▶ **Supplied data**
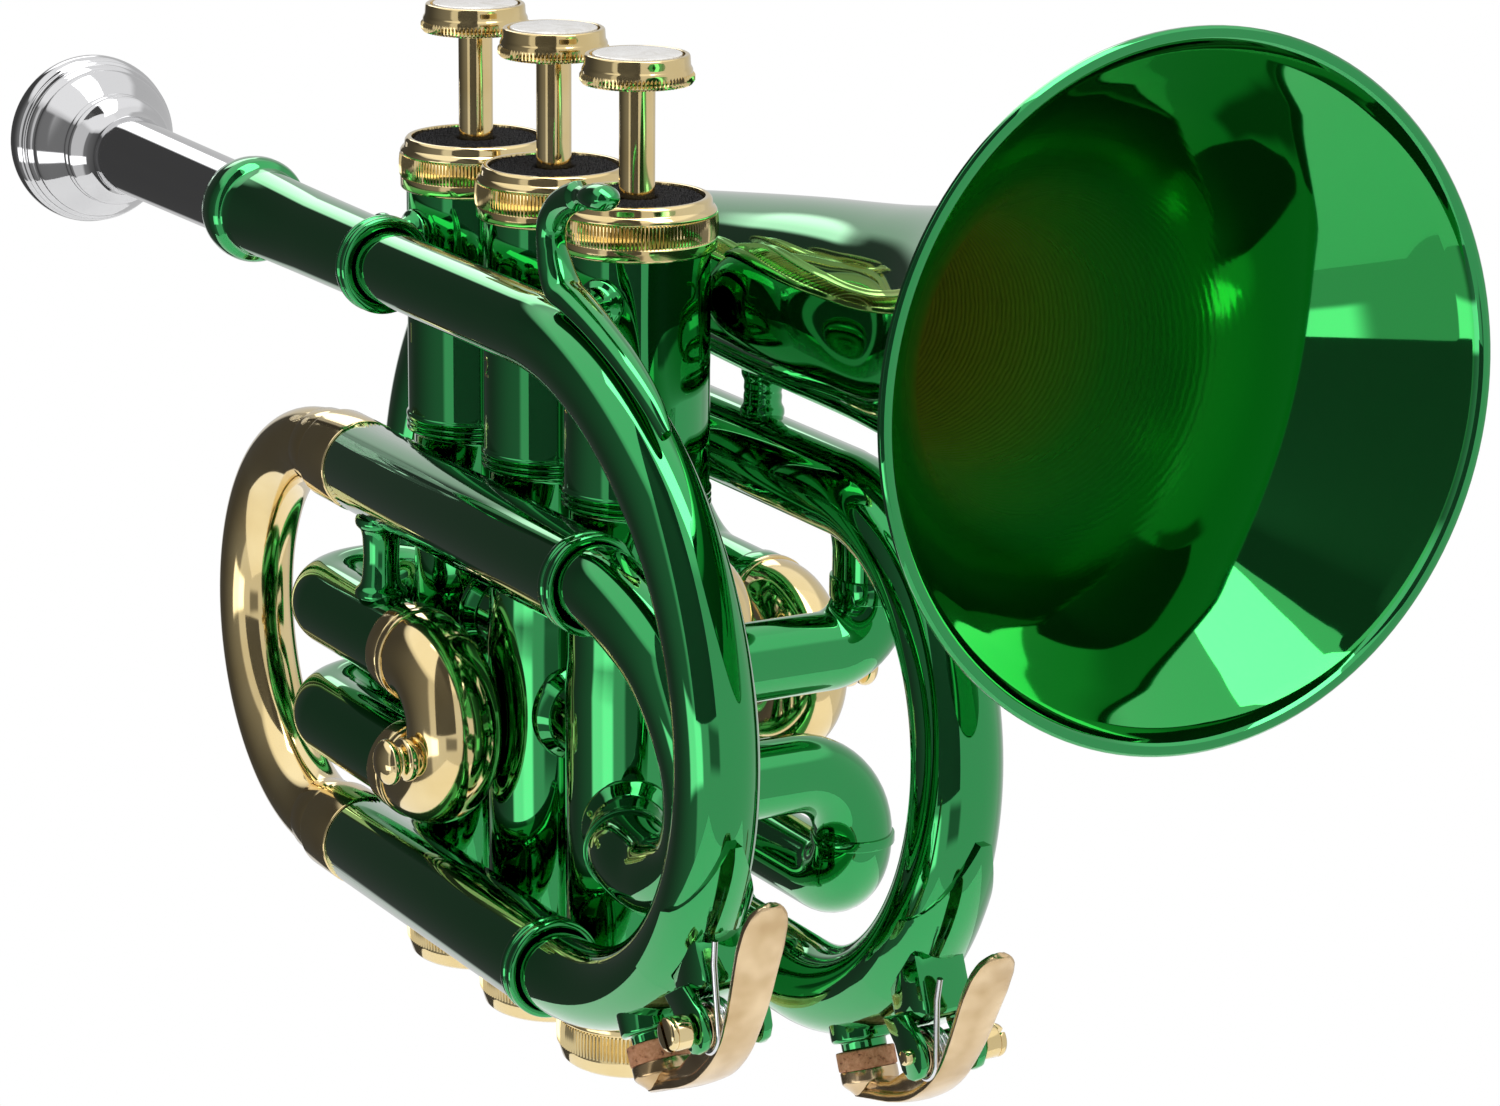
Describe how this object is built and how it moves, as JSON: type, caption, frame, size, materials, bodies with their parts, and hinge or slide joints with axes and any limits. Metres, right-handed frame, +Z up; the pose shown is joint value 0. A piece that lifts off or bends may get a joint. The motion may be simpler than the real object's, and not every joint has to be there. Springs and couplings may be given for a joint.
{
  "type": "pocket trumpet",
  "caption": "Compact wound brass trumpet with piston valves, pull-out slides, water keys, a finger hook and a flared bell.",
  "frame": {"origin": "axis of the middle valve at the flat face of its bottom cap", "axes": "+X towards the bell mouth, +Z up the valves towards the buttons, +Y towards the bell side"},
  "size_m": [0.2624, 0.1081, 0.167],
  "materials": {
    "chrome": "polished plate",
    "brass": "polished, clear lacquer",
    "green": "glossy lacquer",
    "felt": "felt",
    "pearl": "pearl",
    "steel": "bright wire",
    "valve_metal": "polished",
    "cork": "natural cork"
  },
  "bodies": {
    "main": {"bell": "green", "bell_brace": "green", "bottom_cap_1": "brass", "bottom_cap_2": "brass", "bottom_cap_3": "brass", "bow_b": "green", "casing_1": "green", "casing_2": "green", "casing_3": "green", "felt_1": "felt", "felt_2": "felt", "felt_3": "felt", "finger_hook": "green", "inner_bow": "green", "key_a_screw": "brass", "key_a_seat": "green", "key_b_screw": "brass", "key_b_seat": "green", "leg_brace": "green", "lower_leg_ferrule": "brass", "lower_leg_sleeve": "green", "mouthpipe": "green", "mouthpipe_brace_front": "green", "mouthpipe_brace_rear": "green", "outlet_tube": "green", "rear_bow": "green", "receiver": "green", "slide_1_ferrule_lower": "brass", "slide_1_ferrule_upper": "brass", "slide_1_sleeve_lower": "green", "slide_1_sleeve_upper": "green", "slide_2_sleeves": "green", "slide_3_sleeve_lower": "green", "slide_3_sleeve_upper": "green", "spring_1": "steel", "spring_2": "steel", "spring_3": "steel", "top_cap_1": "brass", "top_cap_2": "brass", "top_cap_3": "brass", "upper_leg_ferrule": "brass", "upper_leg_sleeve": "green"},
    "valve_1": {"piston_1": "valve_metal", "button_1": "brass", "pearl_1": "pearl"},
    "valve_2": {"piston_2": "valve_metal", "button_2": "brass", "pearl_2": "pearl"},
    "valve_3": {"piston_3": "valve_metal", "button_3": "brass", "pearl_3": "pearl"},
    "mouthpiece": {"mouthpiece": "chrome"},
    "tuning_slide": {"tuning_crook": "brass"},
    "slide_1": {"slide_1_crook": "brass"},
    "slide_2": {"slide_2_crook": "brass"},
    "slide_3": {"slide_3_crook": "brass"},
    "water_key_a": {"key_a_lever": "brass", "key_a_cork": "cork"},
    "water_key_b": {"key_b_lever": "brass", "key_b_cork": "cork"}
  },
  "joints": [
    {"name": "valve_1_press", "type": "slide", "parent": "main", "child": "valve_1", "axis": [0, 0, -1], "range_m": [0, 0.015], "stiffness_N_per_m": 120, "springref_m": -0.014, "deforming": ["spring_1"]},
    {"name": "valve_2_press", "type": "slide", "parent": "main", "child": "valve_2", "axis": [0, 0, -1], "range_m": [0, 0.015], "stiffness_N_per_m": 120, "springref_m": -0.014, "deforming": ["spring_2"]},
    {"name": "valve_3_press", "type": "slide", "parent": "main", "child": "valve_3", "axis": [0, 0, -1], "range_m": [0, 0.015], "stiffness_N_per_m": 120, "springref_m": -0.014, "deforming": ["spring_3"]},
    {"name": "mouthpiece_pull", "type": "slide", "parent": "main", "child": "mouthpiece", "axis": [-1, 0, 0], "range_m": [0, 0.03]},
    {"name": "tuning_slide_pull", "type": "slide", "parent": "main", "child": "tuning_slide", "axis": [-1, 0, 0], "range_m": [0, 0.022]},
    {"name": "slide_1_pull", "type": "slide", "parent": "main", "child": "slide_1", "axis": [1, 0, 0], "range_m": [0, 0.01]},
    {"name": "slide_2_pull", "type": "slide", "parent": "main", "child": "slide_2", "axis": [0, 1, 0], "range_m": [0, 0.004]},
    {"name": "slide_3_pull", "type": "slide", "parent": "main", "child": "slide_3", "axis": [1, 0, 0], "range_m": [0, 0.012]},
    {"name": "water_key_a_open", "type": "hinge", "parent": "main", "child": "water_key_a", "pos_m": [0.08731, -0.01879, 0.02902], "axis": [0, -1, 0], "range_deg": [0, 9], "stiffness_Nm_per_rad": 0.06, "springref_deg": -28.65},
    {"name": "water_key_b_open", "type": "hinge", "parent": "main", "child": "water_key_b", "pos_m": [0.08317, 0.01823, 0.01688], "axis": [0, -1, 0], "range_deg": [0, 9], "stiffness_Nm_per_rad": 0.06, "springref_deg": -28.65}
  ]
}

▶ **What to produce**
Quote the material exactly, leaving nothing out.

▶ **Answer for this exercise**
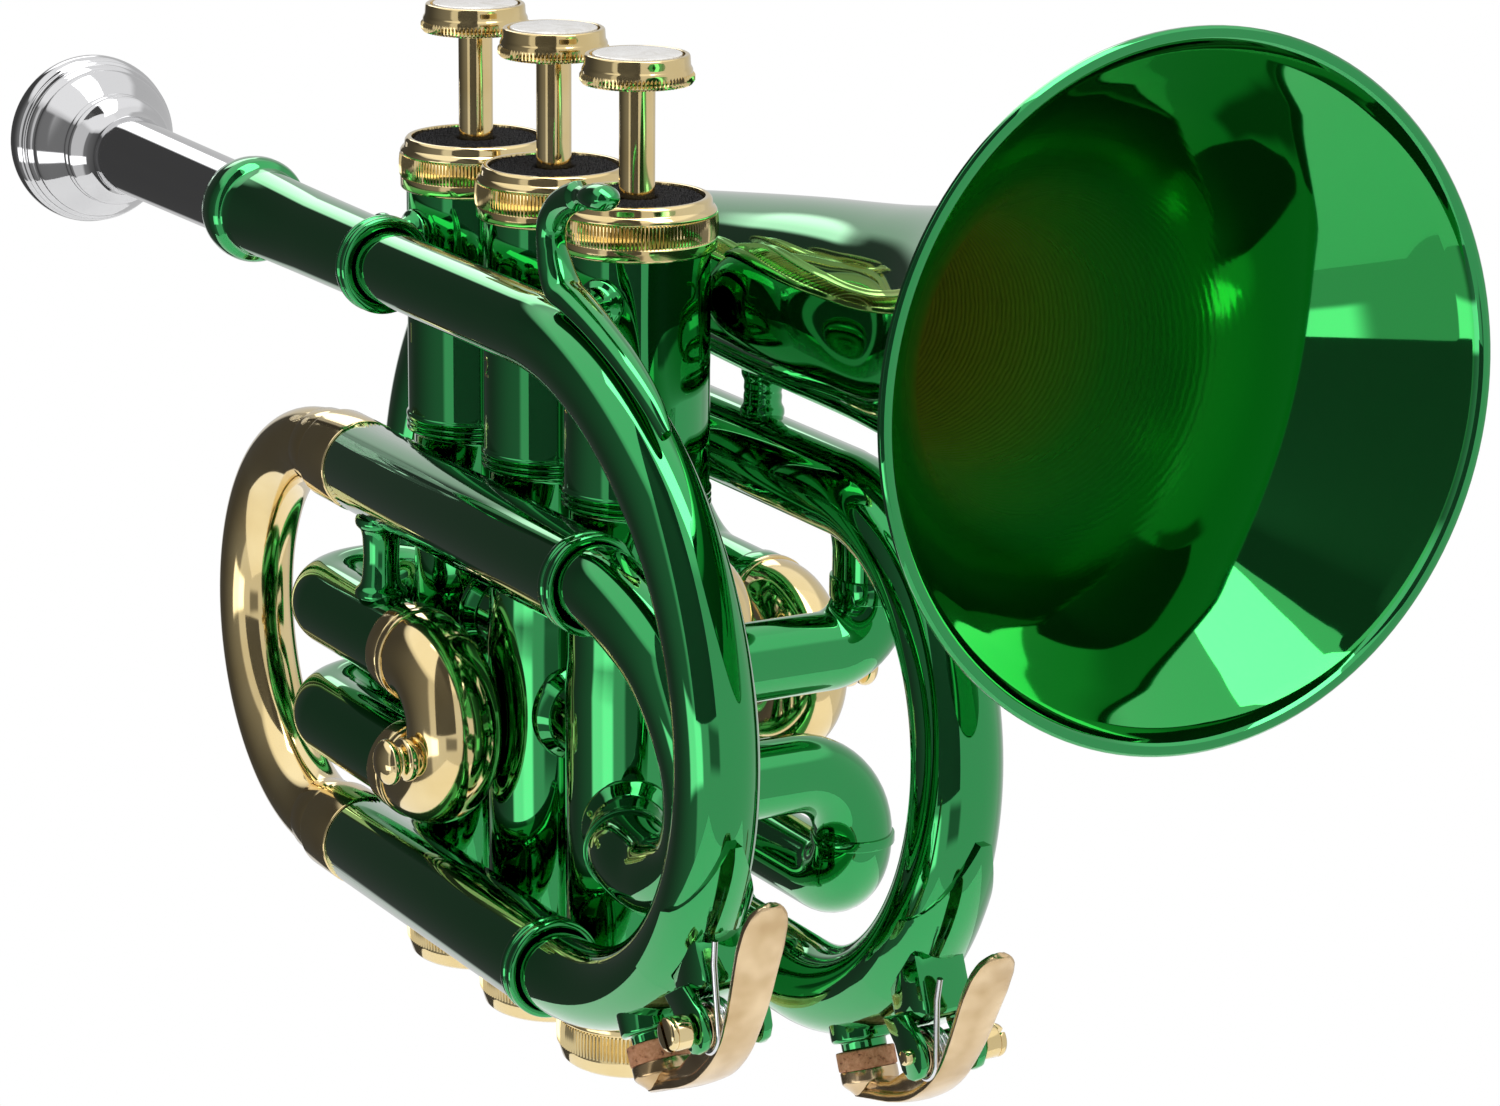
Describe how this object is built and how it moves, as JSON: type, caption, frame, size, materials, bodies with their parts, and hinge or slide joints with axes and any limits. Metres, right-handed frame, +Z up; the pose shown is joint value 0. A piece that lifts off or bends may get a joint. The motion may be simpler than the real object's, and not every joint has to be there. Springs and couplings may be given for a joint.
{
  "type": "pocket trumpet",
  "caption": "Compact wound brass trumpet with piston valves, pull-out slides, water keys, a finger hook and a flared bell.",
  "frame": {"origin": "axis of the middle valve at the flat face of its bottom cap", "axes": "+X towards the bell mouth, +Z up the valves towards the buttons, +Y towards the bell side"},
  "size_m": [0.2624, 0.1081, 0.167],
  "materials": {
    "chrome": "polished plate",
    "brass": "polished, clear lacquer",
    "green": "glossy lacquer",
    "felt": "felt",
    "pearl": "pearl",
    "steel": "bright wire",
    "valve_metal": "polished",
    "cork": "natural cork"
  },
  "bodies": {
    "main": {"bell": "green", "bell_brace": "green", "bottom_cap_1": "brass", "bottom_cap_2": "brass", "bottom_cap_3": "brass", "bow_b": "green", "casing_1": "green", "casing_2": "green", "casing_3": "green", "felt_1": "felt", "felt_2": "felt", "felt_3": "felt", "finger_hook": "green", "inner_bow": "green", "key_a_screw": "brass", "key_a_seat": "green", "key_b_screw": "brass", "key_b_seat": "green", "leg_brace": "green", "lower_leg_ferrule": "brass", "lower_leg_sleeve": "green", "mouthpipe": "green", "mouthpipe_brace_front": "green", "mouthpipe_brace_rear": "green", "outlet_tube": "green", "rear_bow": "green", "receiver": "green", "slide_1_ferrule_lower": "brass", "slide_1_ferrule_upper": "brass", "slide_1_sleeve_lower": "green", "slide_1_sleeve_upper": "green", "slide_2_sleeves": "green", "slide_3_sleeve_lower": "green", "slide_3_sleeve_upper": "green", "spring_1": "steel", "spring_2": "steel", "spring_3": "steel", "top_cap_1": "brass", "top_cap_2": "brass", "top_cap_3": "brass", "upper_leg_ferrule": "brass", "upper_leg_sleeve": "green"},
    "valve_1": {"piston_1": "valve_metal", "button_1": "brass", "pearl_1": "pearl"},
    "valve_2": {"piston_2": "valve_metal", "button_2": "brass", "pearl_2": "pearl"},
    "valve_3": {"piston_3": "valve_metal", "button_3": "brass", "pearl_3": "pearl"},
    "mouthpiece": {"mouthpiece": "chrome"},
    "tuning_slide": {"tuning_crook": "brass"},
    "slide_1": {"slide_1_crook": "brass"},
    "slide_2": {"slide_2_crook": "brass"},
    "slide_3": {"slide_3_crook": "brass"},
    "water_key_a": {"key_a_lever": "brass", "key_a_cork": "cork"},
    "water_key_b": {"key_b_lever": "brass", "key_b_cork": "cork"}
  },
  "joints": [
    {"name": "valve_1_press", "type": "slide", "parent": "main", "child": "valve_1", "axis": [0, 0, -1], "range_m": [0, 0.015], "stiffness_N_per_m": 120, "springref_m": -0.014, "deforming": ["spring_1"]},
    {"name": "valve_2_press", "type": "slide", "parent": "main", "child": "valve_2", "axis": [0, 0, -1], "range_m": [0, 0.015], "stiffness_N_per_m": 120, "springref_m": -0.014, "deforming": ["spring_2"]},
    {"name": "valve_3_press", "type": "slide", "parent": "main", "child": "valve_3", "axis": [0, 0, -1], "range_m": [0, 0.015], "stiffness_N_per_m": 120, "springref_m": -0.014, "deforming": ["spring_3"]},
    {"name": "mouthpiece_pull", "type": "slide", "parent": "main", "child": "mouthpiece", "axis": [-1, 0, 0], "range_m": [0, 0.03]},
    {"name": "tuning_slide_pull", "type": "slide", "parent": "main", "child": "tuning_slide", "axis": [-1, 0, 0], "range_m": [0, 0.022]},
    {"name": "slide_1_pull", "type": "slide", "parent": "main", "child": "slide_1", "axis": [1, 0, 0], "range_m": [0, 0.01]},
    {"name": "slide_2_pull", "type": "slide", "parent": "main", "child": "slide_2", "axis": [0, 1, 0], "range_m": [0, 0.004]},
    {"name": "slide_3_pull", "type": "slide", "parent": "main", "child": "slide_3", "axis": [1, 0, 0], "range_m": [0, 0.012]},
    {"name": "water_key_a_open", "type": "hinge", "parent": "main", "child": "water_key_a", "pos_m": [0.08731, -0.01879, 0.02902], "axis": [0, -1, 0], "range_deg": [0, 9], "stiffness_Nm_per_rad": 0.06, "springref_deg": -28.65},
    {"name": "water_key_b_open", "type": "hinge", "parent": "main", "child": "water_key_b", "pos_m": [0.08317, 0.01823, 0.01688], "axis": [0, -1, 0], "range_deg": [0, 9], "stiffness_Nm_per_rad": 0.06, "springref_deg": -28.65}
  ]
}